> _GIVEN TASK_: Beginning with the first line of the data below, reproduce every line unchanged, ending with the line that holds "const ROUND_STEPS = 56;".

> _DATA EXCERPT_:
========
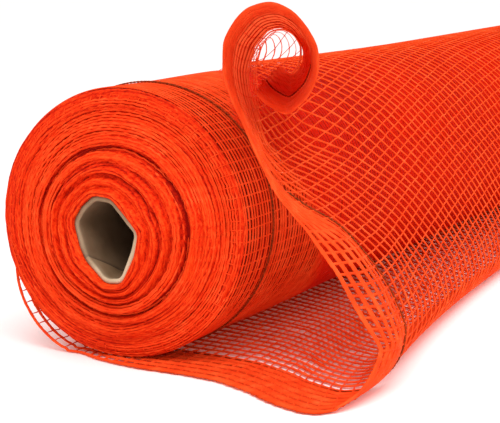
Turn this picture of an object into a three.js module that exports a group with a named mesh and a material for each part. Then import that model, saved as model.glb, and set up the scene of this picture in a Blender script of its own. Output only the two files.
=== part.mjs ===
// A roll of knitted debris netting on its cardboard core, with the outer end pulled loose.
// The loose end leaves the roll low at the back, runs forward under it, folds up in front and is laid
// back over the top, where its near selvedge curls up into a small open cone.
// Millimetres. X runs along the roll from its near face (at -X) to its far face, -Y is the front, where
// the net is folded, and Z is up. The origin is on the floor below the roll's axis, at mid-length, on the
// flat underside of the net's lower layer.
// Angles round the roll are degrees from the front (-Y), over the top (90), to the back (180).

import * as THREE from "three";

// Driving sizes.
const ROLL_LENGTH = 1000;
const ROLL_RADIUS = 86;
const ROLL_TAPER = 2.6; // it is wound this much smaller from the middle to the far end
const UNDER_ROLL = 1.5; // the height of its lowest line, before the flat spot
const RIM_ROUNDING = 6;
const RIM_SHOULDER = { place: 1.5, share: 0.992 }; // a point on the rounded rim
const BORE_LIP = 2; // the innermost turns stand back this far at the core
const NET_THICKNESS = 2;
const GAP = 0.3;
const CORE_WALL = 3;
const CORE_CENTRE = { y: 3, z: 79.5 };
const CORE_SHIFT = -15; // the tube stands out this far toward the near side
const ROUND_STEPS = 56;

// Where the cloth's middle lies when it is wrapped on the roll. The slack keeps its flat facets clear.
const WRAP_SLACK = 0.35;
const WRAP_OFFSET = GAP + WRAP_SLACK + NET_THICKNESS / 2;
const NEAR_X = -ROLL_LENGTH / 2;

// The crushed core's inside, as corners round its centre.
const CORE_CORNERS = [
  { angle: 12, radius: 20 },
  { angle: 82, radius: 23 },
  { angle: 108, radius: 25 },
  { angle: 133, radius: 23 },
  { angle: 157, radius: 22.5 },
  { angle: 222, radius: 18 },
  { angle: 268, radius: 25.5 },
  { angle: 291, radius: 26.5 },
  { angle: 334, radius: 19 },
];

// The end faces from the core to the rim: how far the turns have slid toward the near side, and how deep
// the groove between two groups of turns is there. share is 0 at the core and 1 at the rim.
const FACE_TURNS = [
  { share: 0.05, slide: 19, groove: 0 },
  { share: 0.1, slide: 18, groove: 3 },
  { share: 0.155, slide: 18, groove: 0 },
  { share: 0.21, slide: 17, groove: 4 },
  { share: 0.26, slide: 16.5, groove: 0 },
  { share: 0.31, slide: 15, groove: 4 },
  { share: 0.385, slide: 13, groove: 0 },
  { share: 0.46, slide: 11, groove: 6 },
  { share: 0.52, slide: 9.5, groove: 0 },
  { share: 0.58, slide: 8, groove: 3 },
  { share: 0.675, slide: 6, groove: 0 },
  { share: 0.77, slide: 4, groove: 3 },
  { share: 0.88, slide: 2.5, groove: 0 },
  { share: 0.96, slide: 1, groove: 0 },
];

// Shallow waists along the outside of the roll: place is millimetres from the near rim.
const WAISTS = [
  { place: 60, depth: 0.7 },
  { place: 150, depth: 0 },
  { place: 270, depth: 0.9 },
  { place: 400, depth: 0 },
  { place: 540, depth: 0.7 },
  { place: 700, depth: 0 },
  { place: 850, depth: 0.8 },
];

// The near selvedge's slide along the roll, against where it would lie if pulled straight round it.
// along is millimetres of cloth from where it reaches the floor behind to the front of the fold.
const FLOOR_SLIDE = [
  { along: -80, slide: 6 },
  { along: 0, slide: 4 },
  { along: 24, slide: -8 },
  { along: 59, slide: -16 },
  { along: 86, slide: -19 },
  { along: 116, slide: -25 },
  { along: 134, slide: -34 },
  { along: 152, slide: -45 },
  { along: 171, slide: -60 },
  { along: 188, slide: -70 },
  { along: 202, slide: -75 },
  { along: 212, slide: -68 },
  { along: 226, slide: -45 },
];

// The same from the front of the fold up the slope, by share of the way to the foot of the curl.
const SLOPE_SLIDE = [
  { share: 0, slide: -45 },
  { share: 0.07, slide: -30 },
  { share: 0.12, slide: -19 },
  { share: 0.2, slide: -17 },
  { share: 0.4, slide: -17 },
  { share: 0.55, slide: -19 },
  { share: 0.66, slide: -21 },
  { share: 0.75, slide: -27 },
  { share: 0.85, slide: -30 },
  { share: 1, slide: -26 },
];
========
> _RIGHT ANSWER_:
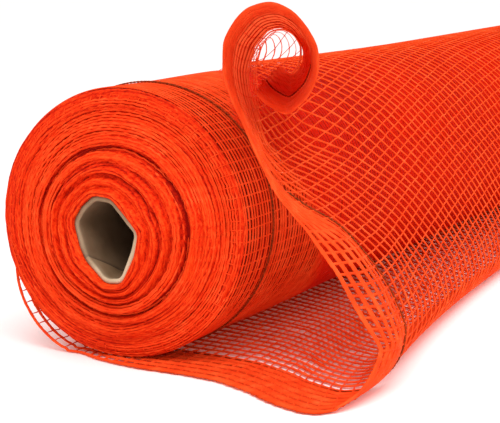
Turn this picture of an object into a three.js module that exports a group with a named mesh and a material for each part. Then import that model, saved as model.glb, and set up the scene of this picture in a Blender script of its own. Output only the two files.
=== part.mjs ===
// A roll of knitted debris netting on its cardboard core, with the outer end pulled loose.
// The loose end leaves the roll low at the back, runs forward under it, folds up in front and is laid
// back over the top, where its near selvedge curls up into a small open cone.
// Millimetres. X runs along the roll from its near face (at -X) to its far face, -Y is the front, where
// the net is folded, and Z is up. The origin is on the floor below the roll's axis, at mid-length, on the
// flat underside of the net's lower layer.
// Angles round the roll are degrees from the front (-Y), over the top (90), to the back (180).

import * as THREE from "three";

// Driving sizes.
const ROLL_LENGTH = 1000;
const ROLL_RADIUS = 86;
const ROLL_TAPER = 2.6; // it is wound this much smaller from the middle to the far end
const UNDER_ROLL = 1.5; // the height of its lowest line, before the flat spot
const RIM_ROUNDING = 6;
const RIM_SHOULDER = { place: 1.5, share: 0.992 }; // a point on the rounded rim
const BORE_LIP = 2; // the innermost turns stand back this far at the core
const NET_THICKNESS = 2;
const GAP = 0.3;
const CORE_WALL = 3;
const CORE_CENTRE = { y: 3, z: 79.5 };
const CORE_SHIFT = -15; // the tube stands out this far toward the near side
const ROUND_STEPS = 56;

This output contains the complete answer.